### DATA EXCERPT

____

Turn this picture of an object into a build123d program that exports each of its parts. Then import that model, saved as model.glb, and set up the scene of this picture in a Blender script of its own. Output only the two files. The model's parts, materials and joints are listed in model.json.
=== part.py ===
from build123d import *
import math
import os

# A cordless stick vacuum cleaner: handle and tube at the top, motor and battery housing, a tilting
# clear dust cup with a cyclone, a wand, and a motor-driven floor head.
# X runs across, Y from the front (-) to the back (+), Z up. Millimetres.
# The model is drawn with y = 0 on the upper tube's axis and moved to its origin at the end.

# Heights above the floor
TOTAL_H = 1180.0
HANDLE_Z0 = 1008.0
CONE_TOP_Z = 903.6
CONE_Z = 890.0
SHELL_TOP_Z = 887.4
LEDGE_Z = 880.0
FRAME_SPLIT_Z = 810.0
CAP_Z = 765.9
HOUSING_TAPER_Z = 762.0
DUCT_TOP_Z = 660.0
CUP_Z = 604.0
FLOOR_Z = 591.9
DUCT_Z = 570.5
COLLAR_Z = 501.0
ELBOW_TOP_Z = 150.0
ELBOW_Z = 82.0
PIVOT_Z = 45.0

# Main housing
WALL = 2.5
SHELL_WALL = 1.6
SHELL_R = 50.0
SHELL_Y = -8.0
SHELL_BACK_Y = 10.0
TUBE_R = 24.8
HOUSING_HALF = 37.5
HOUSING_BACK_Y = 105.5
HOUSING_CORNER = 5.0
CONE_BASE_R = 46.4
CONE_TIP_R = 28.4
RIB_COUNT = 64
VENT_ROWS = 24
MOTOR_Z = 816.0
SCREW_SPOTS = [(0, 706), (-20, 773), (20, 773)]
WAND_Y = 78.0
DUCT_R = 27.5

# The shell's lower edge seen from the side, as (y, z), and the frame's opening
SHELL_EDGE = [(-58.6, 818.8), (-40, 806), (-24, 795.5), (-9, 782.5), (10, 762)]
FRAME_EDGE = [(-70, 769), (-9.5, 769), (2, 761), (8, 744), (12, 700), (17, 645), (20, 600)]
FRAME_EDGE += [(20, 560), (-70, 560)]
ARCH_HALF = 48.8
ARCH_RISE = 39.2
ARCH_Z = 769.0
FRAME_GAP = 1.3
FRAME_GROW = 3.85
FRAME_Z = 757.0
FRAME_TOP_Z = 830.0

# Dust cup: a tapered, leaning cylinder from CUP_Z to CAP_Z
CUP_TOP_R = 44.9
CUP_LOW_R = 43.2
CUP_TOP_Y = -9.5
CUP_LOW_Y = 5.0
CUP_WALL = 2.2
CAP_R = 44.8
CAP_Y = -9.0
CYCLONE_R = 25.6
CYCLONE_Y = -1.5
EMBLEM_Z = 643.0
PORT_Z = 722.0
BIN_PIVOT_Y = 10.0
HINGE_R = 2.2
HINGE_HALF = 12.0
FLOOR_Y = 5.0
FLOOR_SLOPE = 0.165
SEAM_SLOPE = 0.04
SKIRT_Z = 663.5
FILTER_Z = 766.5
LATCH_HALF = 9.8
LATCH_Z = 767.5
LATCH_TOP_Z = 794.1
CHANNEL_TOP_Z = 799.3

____

### AIM
Print, please, the lines above from the very first through the one that holds "PIVOT_Z = 45.0", both included, word for word and with nothing else.

### PROBLEM SOLUTION
Turn this picture of an object into a build123d program that exports each of its parts. Then import that model, saved as model.glb, and set up the scene of this picture in a Blender script of its own. Output only the two files. The model's parts, materials and joints are listed in model.json.
=== part.py ===
from build123d import *
import math
import os

# A cordless stick vacuum cleaner: handle and tube at the top, motor and battery housing, a tilting
# clear dust cup with a cyclone, a wand, and a motor-driven floor head.
# X runs across, Y from the front (-) to the back (+), Z up. Millimetres.
# The model is drawn with y = 0 on the upper tube's axis and moved to its origin at the end.

# Heights above the floor
TOTAL_H = 1180.0
HANDLE_Z0 = 1008.0
CONE_TOP_Z = 903.6
CONE_Z = 890.0
SHELL_TOP_Z = 887.4
LEDGE_Z = 880.0
FRAME_SPLIT_Z = 810.0
CAP_Z = 765.9
HOUSING_TAPER_Z = 762.0
DUCT_TOP_Z = 660.0
CUP_Z = 604.0
FLOOR_Z = 591.9
DUCT_Z = 570.5
COLLAR_Z = 501.0
ELBOW_TOP_Z = 150.0
ELBOW_Z = 82.0
PIVOT_Z = 45.0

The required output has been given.